Retournant à l’athlétisme de vétéran qui avait rendu son travail fondateur avec John Woo typique dans les années 80, les allures imposantes et le côté taquin de Chow Yun Fat ne font que renforcer la tendresse bouleversante de Mu Bai, cachée derrière chacun de ses regards tristes. Si on met de côté ses capacités surhumaines, Michelle Yeoh possède elle aussi une gravité de présence stupéfiante, exprimant tous les non-dits que Shu Lien préfère garder sous silence. Sa prestation est, sans aucun doute, la plus émouvante du film. Tenant ces deux aînés timides et réservés dans un contraste photo-négatif avec la passion émoustillée entre la Jen délectable de Zhang Ziyi et le Nuage Noir beau-gosse de Chang Chen, l’œuvre d’Ang Lee se réfracte pour devenir une fine étude générationnelle. Les guerriers vieillissants ne peuvent pas s’empêcher d’envier ces petits vauriens et leur liberté ardente, alors même que le caprice damné de la jeunesse menace de les condamner tous.

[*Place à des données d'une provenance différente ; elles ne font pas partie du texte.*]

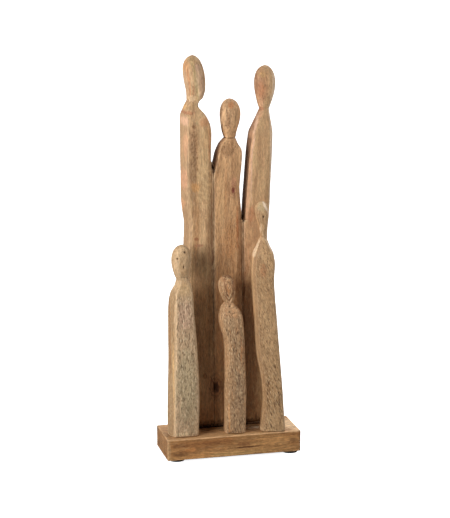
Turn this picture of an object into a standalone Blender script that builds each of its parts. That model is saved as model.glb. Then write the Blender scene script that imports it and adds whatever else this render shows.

Presque chaque séquence donne l’impression de carburer à trois niveaux différents, et pourtant une telle complexité ne vient jamais entraver la mission principale du métrage. Les meilleurs films d’arts-martiaux n’ont rien à voir avec les combats et tout à voir avec l’excellence personnelle, et Tigre et Dragon réussit à transcender ses origines pour devenir quelque chose d’unique, tout en restant glorieusement, et périlleusement irréaliste. Audacieux et éblouissant jusqu’au dernier plan sinistrement poétique, Tigre et Dragon est un chef-d’œuvre.